9. A coupling member as claimed in Claims 8 in which the stem of the check valve is slidable in a bore in the further body member.

10. A coupling member as claimed in Claim 9 in which radial openings are provided in the further body member between the two different diameter bores and the radial openings lead into the bore in which slides the check valve, and balls in the radial openings movable between a retracted position in which the stem of the check valve can slide freely and an operative position when the balls are engaged in the smaller diameter bore said operative position limiting opening movement of the check valve.

11. A coupling member as claimed in Claim 10 in which one of the sequential springs provides less than half the force necessary to overcome the male check valve coupling spring.

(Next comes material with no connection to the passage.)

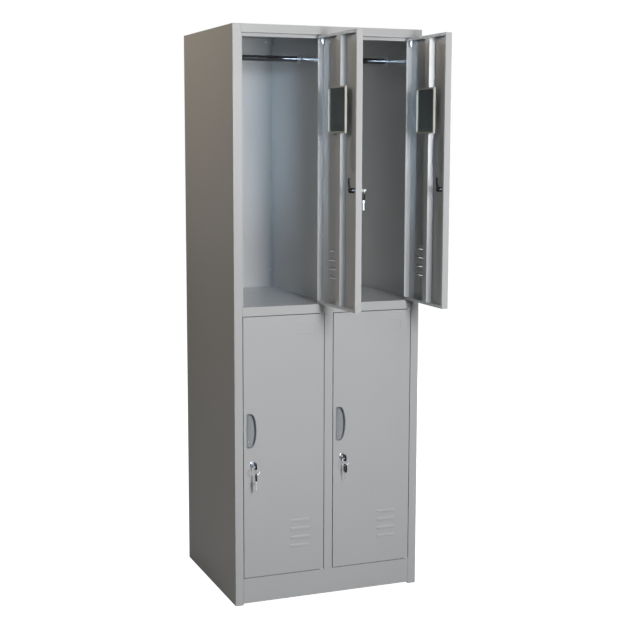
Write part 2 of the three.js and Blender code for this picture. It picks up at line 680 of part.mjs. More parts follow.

12. A coupling member as claimed in Claim 11 in which the sequential springs comprise inner and outer springs, the inner spring providing the reduced force.

13. A coupling member as claimed in Claim 12 in which the outer spring acts on a webbed guide member restrained by a retaining ring so that this additional spring load is only transmitted to the valve after initial opening movement when the internal static pressure in the female member has been released.

14. A coupling member as claimed in any one of Claims 6 to 10 when dependent upon Claim 6 in which the displaced fluid is vented via one or more passages in the sleeve member in the rear thereof.

15. A coupling member as claimed in Claims 10 to 14 in which the movement of the sleeve member in the check valve opening direction causes the balls to engage in the larger diameter bore.

16. A coupling member as claimed in Claim 15 in which the sleeve member is adapted to move on entry of the male coupling member.

17. A coupling member as claimed in Claim 16 in which the sleeve member is provided with means for sealing the male coupling member and means for retaining it therein.

18. A female coupling member substantially as described herein with reference to and as shown in the accompanying drawings.

19. A fluid coupling incorporating a female member as claimed in any one of the preceding claims.